Decentralized municipalities administer their own cadasters, and property transactions are not systematically reviewed and registered in the national cadaster. Municipalities controlled by ethnic Serbs are especially reluctant to share their cadaster data with the national agency, presumably out of a wish to regulate the amount of land made available to non-Serbs.
Long-established legislation gives women and men equal rights to property before the law. However, Kosovar Albanian and Serb women almost universally waive their rights to inherit property, as a matter of cultural practice but often in the face of severe social pressure. Helping women secure their property rights may or may not mitigate ethnic conflict. But it will likely contribute to a greater fairness in social relations and economic life that might help wear away the chauvinistic habits of ethnic politics.
In sum, Kosovo has taken brave steps toward reducing property rights as a source of ethnic division. And the international community has been decisive in the progress made by Serbia and Kosovo in dealing with the land rights problems that contributed to the outbreak of hostilities and still impede the achievement of a secure peace.
The larger problem, of course, is the prominence given to ethnic identity in political and civic life.

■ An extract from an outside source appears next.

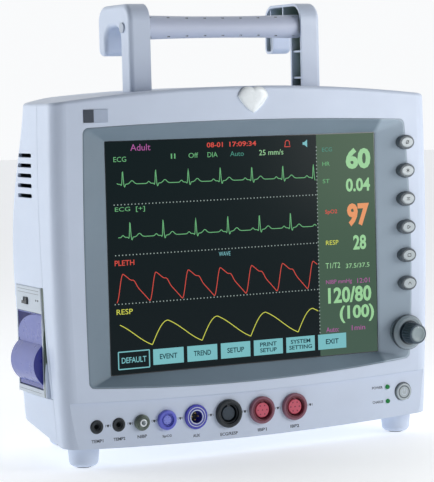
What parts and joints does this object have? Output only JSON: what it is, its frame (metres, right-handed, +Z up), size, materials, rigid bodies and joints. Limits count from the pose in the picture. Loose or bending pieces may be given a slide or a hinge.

Politicians who leverage ethnic identity to rally support invariably embrace policies based on ethnic division when they win power. These policies include granting privileged rights to land and other property to members of their own ethnic communities. Using property rights to divide and disadvantage communities is an example of what Amartya Sen calls “the terrible burden of narrowly defined identities.” Friends of Kosovo and Serbia can do great service by continuing to support land policy initiatives that take ethnicity out of property rights once and for all.